Monday, June 13, 2016
Correcting protein interaction databases by separating protein into >5k fractions!
Yeast 2 hybrid assays (Y2H) are a classical molecular biology technique. They were a huge leap forward in our ability to determine protein-protein interactions. They got even better at it when they could be cranked up with automation -- tons of robot arms whirling about and generating huge knowledge bases of what protein interacts with what other ones.
So....what if those knowledge bases turned out to be somewhat less than perfect? That would be exciting, right? What if other databases of protein-protein interactions also turned out to have some high FDR as well? It would at least be pretty controversial. So maybe you should cover your bases by doing some serious benchmark. Maybe running more than 5,000 fractions(?!!) before you submit that one to to MCP....
And that is what happens here in this new paper from Maxim Shatsky et al.,. These authors use a seriously convoluted methodology involving protein level fractionation and iTRAQ labeling to determine interacting protein partners. The paper is open access so I can borrow this image, I think.
They start by growing 400Liters(!!) of their opportunistic pathogen (D. vulgaris), which I imagine doesn't get chalked up as someone's very favorite semester, so they can start with 10 grams or so of protein. Then they start by doing the ammonium sulfate fractions. Each fractions then go into ion exchange (this is all still protein level), they shuffle up the fractions to make it less likely they have overlap and do HIC and repeat the step above with SEC.
The goal? End up with fractionation so complete that they should only see proteins hanging out together IF they are part of the same complex. At this point...I'm...skeptical....but curious enough that I keep reading.
Thank goodness, here they don't actually run 5,000 fractions. They digest the protein fractions - iTRAQ labelled with either the 4plex or the 8plex. The method section is very confusing here...unless...and I'm not ruling this out...they actually started this study before the iTRAQ 8 plex reagent was released. I first used that in 2009 or 2010, I think. This might explain some other things here.
Next, iTRAQ labeled fractions are combined by mixing fractions from further down the fractionation scale to further minimize overlap. Then the iTRAQ labeled mixtures are (oh no!!) peptide fractionated and MALDI spotted. Seriously. I'm writing about this study because I think its good. But I'm envisioning one of these authors completing his/her Ph.D. on this project after 13 years or so of working on it. Which is fine. If you're gonna spend 13 years in grad school, there are worse places to do it than Berkeley.
Joking aside. This is where it gets more confusing. So now you have these iTRAQ combined 1,400 fractions or so. And you get these quantification values for all of these peptides. So then you have to recombine this data.
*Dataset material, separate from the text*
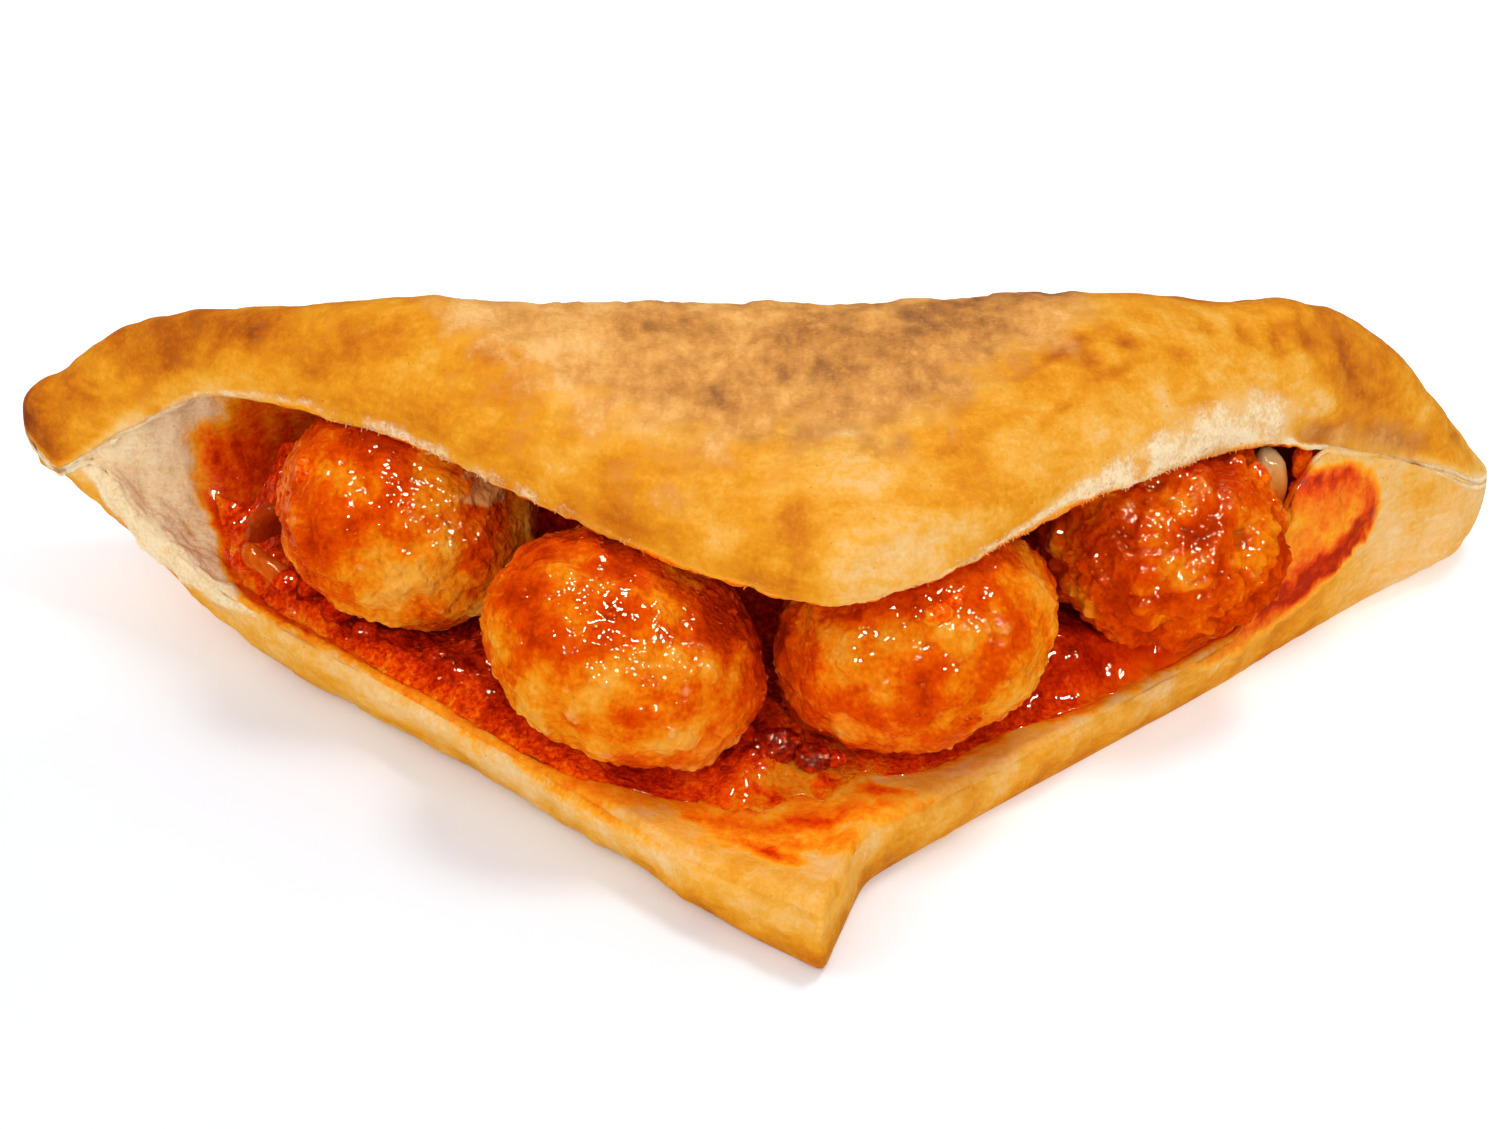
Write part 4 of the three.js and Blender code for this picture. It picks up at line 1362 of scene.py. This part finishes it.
@dataclass
class Sauce:
    """The layer of sauce that runs from the mouth to the back of the pocket.

    Thicknesses are at its front line (``edge``), behind it (``layer``) and more towards the back
    (``deep``). ``puddles`` are smooth pools along x: height, place and width. ``chunks`` are
    dark lumps fused to it: middle and half sizes.
    """

    bread: Bread
    balls: tuple[Meatball, ...]
    start: float = -86.0
    stop: float = 72.0
    stations: int = 400
    steps: int = 96
    seed: int = 37
    edge: float = 0.5
    layer: float = 2.6
    deep: float = 8.5
    puddles: tuple[Triple, ...] = ((1.0, 47, 14), (0.8, 61, 8))
    chunks: tuple[tuple[Triple, Triple], ...] = (
        ((-69.8, -28.6, 13.6), (3.0, 2.6, 2.4)),
        ((-5.6, -64.6, 12.0), (3.2, 2.4, 2.2)),
        ((-0.6, -66.2, 11.2), (2.2, 1.8, 1.7)),
    )

    def _height(self, x: Array, y: Array, t: Array) -> Array:
        """Give the sauce's thickness at a place, t being 0 at its front and 1 at its back."""
        h = self.edge * (1 - 0.6 * bump(x, -2, 16))
        h = h + self.layer * (1 - 0.6 * bump(x, -3, 15)) * ramp(0, 0.16, t)
        h = h + self.deep * ramp(0.42, 0.8, t)
        for ball in self.balls:
            h = h + 2.4 * bump(ball.away(x, y), 0.98, 0.28) * ramp(0, 0.12, t)
        h = h + 3.2 * bump(x, 46, 17) * ramp(0.02, 0.2, t) * (1 - ramp(0.3, 0.5, t))
        h = h + 3.5 * bump(x, -78, 9) * ramp(0.1, 0.5, t)
        return h + 0.5 * wave(x, y, 0 * x, 2.4, 5.2) * ramp(0.05, 0.2, t)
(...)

With this amount of fractionation they are able to get about 1,400 protein with the MALDI-TOF. This is about half the bacteria's proteome. Now they have to recombine the data to figure out what is coeluting (and therefore complexing) with the others.
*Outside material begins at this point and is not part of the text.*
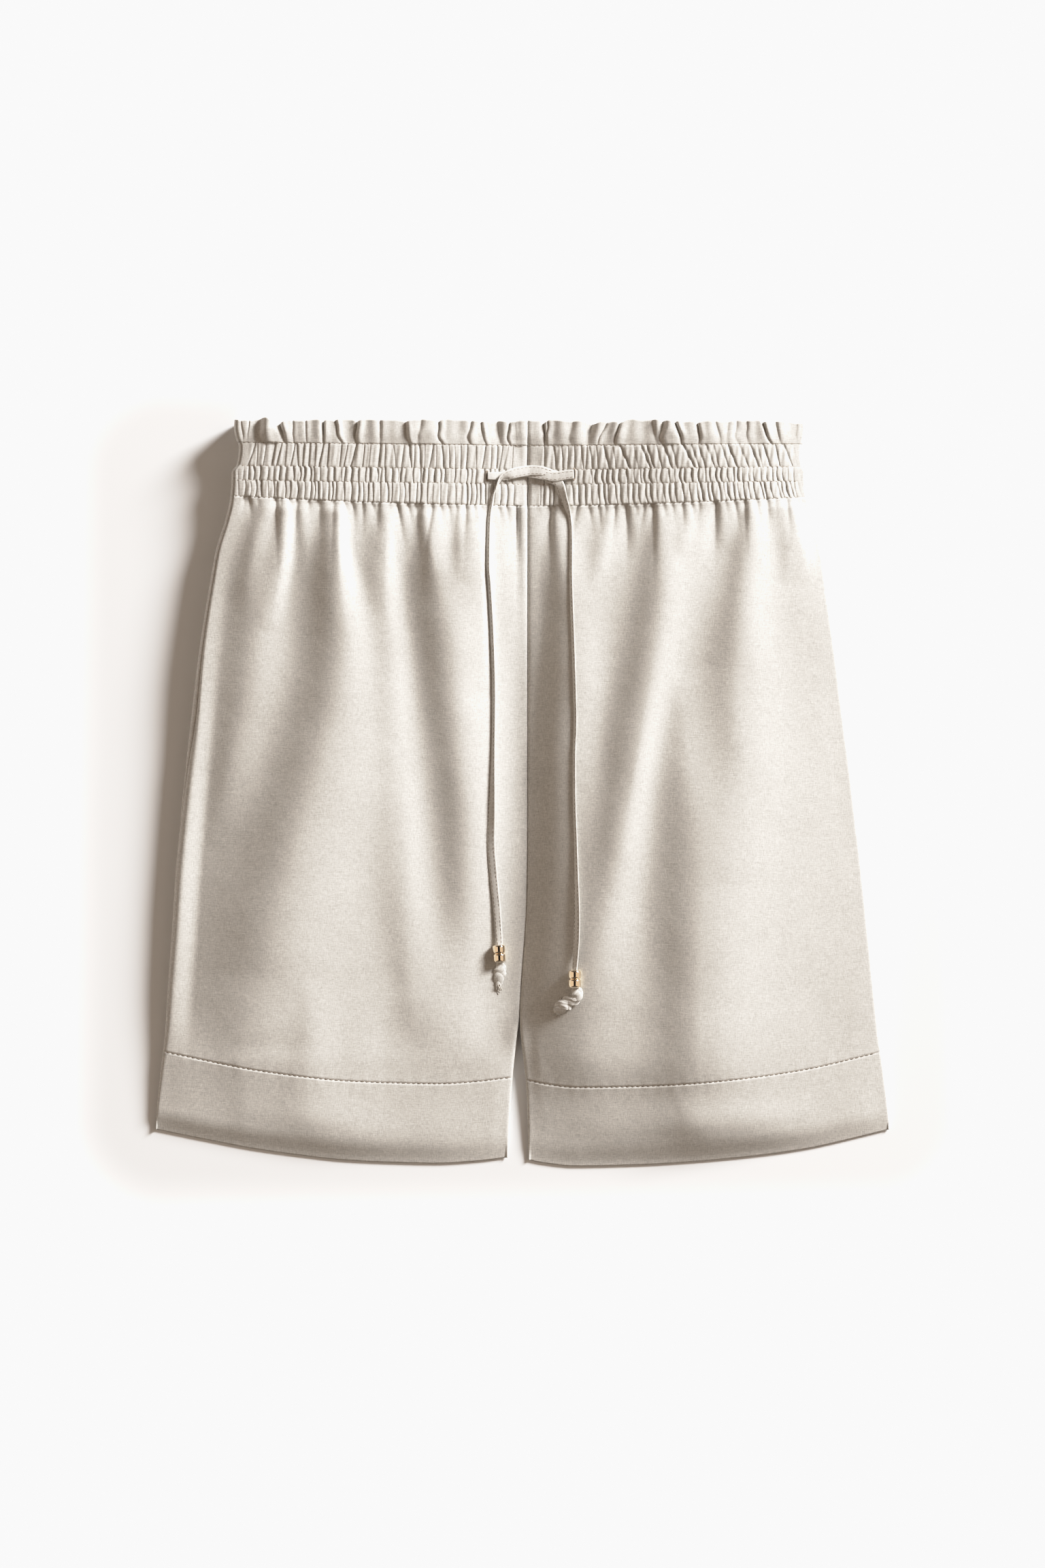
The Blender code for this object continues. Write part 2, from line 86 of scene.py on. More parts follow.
def add_area(name, turn, rise, away, size, power, color):
    light = bpy.data.lights.new(name, "AREA")
    light.shape = "DISK"
    light.size = size
    light.energy = power
    light.color = color
    holder = bpy.data.objects.new(name, light)
    a, e = math.radians(turn), math.radians(rise)
    holder.location = (away * math.cos(e) * math.cos(a), away * math.cos(e) * math.sin(a), away * math.sin(e))
    holder.rotation_euler = (math.pi / 2 - e, 0.0, a + math.pi / 2)
    bpy.context.scene.collection.objects.link(holder)
    return holder


add_area("key", KEY_TURN, KEY_RISE, KEY_AWAY, KEY_SIZE, KEY_POWER, (1.0, 0.995, 0.985))

world = bpy.data.worlds.new("studio")
world.use_nodes = True
room = world.node_tree
background = room.nodes["Background"]
background.inputs["Color"].default_value = FILL_COLOR
towards = room.nodes.new("ShaderNodeTexCoord")
split = room.nodes.new("ShaderNodeSeparateXYZ")
room.links.new(towards.outputs["Generated"], split.inputs[0])


def room_math(operation, a, b=0.0):
    made = room.nodes.new("ShaderNodeMath")
    made.operation = operation
    for socket, value in zip(made.inputs, (a, b)):
        if isinstance(value, bpy.types.NodeSocket):
            room.links.new(value, socket)
        else:
            socket.default_value = value
    return made.outputs[0]


def room_step(value, low, high, first, last):
    made = room.nodes.new("ShaderNodeMapRange")
    made.interpolation_type = "SMOOTHSTEP"
    for socket, number in zip(("From Min", "From Max", "To Min", "To Max"), (low, high, first, last)):
        made.inputs[socket].default_value = number
    room.links.new(value, made.inputs["Value"])
    return made.outputs["Result"]


level = room_math("SQRT", room_math("ADD", room_math("MULTIPLY", split.outputs["X"], split.outputs["X"]),
                                    room_math("MULTIPLY", split.outputs["Y"], split.outputs["Y"])))
sideways = room_math("DIVIDE", room_math("ABSOLUTE", split.outputs["X"]), room_math("MAXIMUM", level, 0.001))
boxes = room_math("MULTIPLY", room_step(sideways, 0.80, 0.90, 0.0, BOXES), room_step(split.outputs["Z"], 0.925, 0.955, 1.0, 0.0))
overhead = room_step(split.outputs["Z"], 0.925, 0.955, FILL, 0.01)
room.links.new(room_math("ADD", boxes, overhead), background.inputs["Strength"])
bpy.context.scene.world = world

bpy.context.scene.view_settings.view_transform = "Standard"
bpy.context.scene.view_settings.look = "None"
bpy.context.scene.view_settings.exposure = 0.0
bpy.context.scene.view_settings.gamma = 1.0
bpy.context.scene.view_settings.use_curve_mapping = True
curves = bpy.context.scene.view_settings.curve_mapping
curves.extend = "HORIZONTAL"
curves.curves[3].points[1].location = (1.0, WHITE)
for place, level in ((0.35, 0.365), (0.7, 0.735)):
    curves.curves[3].points.new(place, level)
curves.update()

# ------------------------------------------------------------------ sizes of the cut
THIN = 0.5             # wall of a single panel
CENTRE = 2.7
CROTCH = -126.0
HEM_DEPTH = 45.0
TOP_EDGE = 208.4
ROW_LINES = (194.6, 181.4, 173.3, 161.4)
ROW_RISE = (1.4, 2.0, 2.0, 5.2)

# silhouette: height, wearer's right (the photo's left), wearer's left
SIDES = np.array((
    (215.0, -160.8, 158.8),
    (205.0, -161.2, 158.6),
    (199.0, -160.4, 157.8),
    (194.0, -158.6, 156.4),
    (190.0, -158.8, 156.4),
    (184.0, -160.0, 157.2),
    (180.0, -162.8, 158.8),
    (172.0, -163.0, 158.8),
    (168.0, -163.4, 159.4),
    (162.0, -164.2, 160.6),
    (152.0, -166.8, 163.2),
    (136.6, -171.6, 167.4),
    (121.4, -174.4, 169.5),
    (106.2, -177.0, 171.4),
    (75.8, -181.6, 175.6),
    (45.4, -185.2, 179.4),
    (15.0, -188.6, 183.4),
    (-15.4, -191.8, 187.0),
    (-45.8, -194.6, 190.6),
    (-76.2, -196.6, 193.8),
    (-106.6, -198.9, 197.0),
    (-137.0, -201.0, 200.2),
    (-152.2, -203.0, 202.2),
    (-188.0, -206.4, 206.0),
    (-215.0, -207.6, 207.2),
))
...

I mentioned some skepticism above. So they look for their model complexes. The ones that Y2H has seen (as well as other techniques). And they are there. With each other. This crazy thing works. Wow. They do mention that they previously did this on a much smaller scale. But there definitely had to be some relief after all of this work to see proteins showing up together that you know should be together.
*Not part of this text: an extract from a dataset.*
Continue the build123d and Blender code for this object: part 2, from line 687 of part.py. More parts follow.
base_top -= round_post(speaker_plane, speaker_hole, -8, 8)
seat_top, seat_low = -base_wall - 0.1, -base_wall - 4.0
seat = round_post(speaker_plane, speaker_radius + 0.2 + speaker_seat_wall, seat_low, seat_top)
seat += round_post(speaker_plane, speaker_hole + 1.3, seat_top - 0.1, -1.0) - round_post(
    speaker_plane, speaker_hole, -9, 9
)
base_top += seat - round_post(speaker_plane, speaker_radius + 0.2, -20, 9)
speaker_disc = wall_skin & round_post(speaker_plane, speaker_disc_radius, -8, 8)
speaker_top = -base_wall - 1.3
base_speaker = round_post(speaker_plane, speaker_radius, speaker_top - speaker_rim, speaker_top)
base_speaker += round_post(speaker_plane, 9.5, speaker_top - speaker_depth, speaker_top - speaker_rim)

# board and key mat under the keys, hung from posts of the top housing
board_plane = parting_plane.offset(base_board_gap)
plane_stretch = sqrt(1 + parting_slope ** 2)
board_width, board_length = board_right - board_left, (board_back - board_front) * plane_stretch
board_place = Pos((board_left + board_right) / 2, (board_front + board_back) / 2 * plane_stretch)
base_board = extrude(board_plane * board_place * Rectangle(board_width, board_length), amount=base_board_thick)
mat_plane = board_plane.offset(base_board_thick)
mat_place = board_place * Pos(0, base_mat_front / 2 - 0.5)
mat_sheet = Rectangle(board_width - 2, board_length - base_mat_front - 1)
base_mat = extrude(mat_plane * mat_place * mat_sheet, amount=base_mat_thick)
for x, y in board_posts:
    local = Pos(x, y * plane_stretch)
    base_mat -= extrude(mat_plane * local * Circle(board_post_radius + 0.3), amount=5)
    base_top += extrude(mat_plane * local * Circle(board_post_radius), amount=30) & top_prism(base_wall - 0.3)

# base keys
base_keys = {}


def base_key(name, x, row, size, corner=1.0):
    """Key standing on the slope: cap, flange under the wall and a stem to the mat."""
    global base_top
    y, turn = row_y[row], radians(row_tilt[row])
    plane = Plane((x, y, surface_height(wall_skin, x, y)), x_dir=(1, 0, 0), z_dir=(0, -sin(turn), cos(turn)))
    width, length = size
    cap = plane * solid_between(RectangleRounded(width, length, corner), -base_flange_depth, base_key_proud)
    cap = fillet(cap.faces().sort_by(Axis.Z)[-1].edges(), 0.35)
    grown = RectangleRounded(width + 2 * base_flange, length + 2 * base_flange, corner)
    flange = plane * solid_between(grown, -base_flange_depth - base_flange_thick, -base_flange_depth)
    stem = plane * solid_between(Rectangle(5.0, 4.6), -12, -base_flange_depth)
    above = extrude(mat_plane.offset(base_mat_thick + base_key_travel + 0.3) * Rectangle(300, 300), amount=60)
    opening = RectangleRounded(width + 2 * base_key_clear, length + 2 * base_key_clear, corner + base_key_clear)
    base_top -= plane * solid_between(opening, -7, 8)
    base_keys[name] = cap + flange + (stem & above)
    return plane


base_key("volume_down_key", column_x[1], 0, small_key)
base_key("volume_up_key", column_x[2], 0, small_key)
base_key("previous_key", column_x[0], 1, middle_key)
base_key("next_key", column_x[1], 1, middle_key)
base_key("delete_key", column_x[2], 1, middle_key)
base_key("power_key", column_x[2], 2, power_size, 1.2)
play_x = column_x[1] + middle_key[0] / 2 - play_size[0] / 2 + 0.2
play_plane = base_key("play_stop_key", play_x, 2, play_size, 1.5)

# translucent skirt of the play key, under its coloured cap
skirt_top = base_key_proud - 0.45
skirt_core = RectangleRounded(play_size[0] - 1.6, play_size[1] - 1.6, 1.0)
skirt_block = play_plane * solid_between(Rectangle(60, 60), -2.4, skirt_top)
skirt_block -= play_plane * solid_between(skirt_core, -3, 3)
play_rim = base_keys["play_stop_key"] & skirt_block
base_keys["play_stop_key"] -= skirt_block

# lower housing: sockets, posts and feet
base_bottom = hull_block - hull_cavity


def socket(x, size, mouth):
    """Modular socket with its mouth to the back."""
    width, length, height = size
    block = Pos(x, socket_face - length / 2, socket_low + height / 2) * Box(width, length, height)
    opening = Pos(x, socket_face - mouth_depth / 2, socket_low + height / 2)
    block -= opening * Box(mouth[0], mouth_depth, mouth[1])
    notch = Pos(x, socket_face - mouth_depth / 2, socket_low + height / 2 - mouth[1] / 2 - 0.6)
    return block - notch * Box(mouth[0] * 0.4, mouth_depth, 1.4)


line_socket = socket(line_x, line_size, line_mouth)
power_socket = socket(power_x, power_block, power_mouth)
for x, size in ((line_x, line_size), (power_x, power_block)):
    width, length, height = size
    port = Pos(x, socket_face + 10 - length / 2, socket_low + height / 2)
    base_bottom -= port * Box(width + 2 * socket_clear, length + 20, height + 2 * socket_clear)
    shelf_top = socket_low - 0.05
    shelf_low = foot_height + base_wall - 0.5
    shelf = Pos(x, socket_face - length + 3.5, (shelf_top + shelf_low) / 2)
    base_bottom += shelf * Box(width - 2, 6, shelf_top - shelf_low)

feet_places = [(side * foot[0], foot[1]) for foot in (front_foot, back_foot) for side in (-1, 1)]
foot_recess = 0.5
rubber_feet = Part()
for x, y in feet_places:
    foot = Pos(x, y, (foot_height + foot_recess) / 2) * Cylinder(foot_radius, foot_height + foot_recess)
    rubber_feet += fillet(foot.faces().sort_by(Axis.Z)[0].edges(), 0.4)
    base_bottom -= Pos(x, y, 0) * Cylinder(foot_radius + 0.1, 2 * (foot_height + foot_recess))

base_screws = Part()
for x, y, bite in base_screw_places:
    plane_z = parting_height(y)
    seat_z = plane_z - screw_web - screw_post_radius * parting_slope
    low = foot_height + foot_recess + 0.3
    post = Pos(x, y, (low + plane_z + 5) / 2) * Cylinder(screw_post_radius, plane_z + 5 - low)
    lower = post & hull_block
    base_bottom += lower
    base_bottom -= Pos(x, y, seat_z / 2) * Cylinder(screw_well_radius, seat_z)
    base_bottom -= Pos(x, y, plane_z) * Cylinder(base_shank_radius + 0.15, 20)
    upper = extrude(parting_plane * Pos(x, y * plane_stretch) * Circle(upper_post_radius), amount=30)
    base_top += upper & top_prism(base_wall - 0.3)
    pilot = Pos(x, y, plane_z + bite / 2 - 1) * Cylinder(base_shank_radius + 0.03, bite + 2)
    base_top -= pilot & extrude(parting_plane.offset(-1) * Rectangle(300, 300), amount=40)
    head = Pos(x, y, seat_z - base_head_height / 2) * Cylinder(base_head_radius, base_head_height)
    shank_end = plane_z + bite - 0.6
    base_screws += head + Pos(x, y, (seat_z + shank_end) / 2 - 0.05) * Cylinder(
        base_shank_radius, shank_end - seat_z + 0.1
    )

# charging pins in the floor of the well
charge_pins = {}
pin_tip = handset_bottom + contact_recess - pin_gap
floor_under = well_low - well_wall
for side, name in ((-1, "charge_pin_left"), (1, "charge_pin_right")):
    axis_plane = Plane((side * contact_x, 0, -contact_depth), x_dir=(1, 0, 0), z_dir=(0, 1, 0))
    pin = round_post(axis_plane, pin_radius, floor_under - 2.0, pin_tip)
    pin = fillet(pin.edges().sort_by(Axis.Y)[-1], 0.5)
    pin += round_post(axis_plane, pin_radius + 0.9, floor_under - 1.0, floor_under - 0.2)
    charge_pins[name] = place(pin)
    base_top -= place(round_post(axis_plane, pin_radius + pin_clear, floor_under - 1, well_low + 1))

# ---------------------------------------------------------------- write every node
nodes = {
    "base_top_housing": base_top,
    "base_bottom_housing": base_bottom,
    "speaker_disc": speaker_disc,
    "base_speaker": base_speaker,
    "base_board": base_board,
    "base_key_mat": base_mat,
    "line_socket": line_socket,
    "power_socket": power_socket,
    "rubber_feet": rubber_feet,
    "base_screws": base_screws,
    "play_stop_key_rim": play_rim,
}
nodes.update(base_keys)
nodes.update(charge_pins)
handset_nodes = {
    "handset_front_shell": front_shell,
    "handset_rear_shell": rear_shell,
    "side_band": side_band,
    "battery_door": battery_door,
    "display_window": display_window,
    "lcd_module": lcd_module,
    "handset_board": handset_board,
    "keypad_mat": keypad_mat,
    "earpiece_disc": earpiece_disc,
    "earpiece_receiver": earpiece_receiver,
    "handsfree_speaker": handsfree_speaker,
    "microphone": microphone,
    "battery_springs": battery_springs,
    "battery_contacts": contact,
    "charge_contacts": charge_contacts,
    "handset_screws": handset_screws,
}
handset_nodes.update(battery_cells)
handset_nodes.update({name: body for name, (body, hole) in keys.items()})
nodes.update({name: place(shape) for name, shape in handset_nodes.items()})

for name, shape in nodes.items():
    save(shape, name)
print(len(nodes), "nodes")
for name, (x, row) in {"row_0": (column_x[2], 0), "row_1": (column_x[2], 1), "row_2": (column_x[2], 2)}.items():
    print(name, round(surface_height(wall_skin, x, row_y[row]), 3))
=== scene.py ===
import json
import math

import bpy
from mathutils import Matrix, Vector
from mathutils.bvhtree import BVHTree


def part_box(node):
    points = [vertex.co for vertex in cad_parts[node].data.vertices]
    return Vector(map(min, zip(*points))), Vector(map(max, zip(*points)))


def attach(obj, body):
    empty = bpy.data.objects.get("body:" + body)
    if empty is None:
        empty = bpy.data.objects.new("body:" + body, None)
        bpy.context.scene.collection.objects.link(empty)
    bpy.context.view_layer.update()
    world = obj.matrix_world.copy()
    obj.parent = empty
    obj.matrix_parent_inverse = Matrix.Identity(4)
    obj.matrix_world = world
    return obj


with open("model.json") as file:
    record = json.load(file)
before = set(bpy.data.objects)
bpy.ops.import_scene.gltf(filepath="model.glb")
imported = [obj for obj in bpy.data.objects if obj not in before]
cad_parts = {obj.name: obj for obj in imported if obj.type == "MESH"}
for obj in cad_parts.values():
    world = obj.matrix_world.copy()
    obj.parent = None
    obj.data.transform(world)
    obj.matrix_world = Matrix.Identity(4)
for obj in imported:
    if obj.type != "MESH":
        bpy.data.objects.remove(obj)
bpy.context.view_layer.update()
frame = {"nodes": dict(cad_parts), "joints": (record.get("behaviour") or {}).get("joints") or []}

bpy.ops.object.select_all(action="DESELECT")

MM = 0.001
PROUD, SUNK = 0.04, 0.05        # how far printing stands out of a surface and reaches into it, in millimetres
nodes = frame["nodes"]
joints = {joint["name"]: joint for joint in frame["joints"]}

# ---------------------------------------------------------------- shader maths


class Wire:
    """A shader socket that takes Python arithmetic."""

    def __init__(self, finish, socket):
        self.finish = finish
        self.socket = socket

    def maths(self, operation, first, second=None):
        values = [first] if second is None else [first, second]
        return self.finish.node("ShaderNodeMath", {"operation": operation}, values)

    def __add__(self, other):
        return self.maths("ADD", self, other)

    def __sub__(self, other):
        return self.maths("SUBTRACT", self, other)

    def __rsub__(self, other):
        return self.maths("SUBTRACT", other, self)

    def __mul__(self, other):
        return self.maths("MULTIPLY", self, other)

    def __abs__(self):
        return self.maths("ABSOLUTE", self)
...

The method section then has a lot of words I don't know, but this is probably where you figure out how 17 trillion MALDI-spot files work together. This is where they need to build their pipeline to work out these interactions and build up their database of what interacts with what in this bacteria. For an added complication they get some historic data and run it through their pipeline and it turns out that 1) some of this published stuff has HUGE FDR. And some of these established databases through Y2H and other MS techniques have FDRs higher than we'd hope to see. In one dataset they suggest and FDR as high as 85%....yikes.
Seriously. I do like this study. And they needed to cover their bases here. Especially with the MS technology they had to work with, the upfront workflow is going to need to be huge. And you can't start something this ambitious and then stop or change the methodology in the center.
And then this guy gets to graduate! (Last joke. I promise)
BIG and ambitious study. Glad it was done and almost as glad that I didn't have to do it.
The big take away here. If your MS/MS data suggests that you've got some interacting proteins but the databases say it isn't likely, or true, it might not be the mass spectrometer that is wrong. And hopefully, eventually we'll be able to replace some of these existing knowledge bases with something better and more accurate.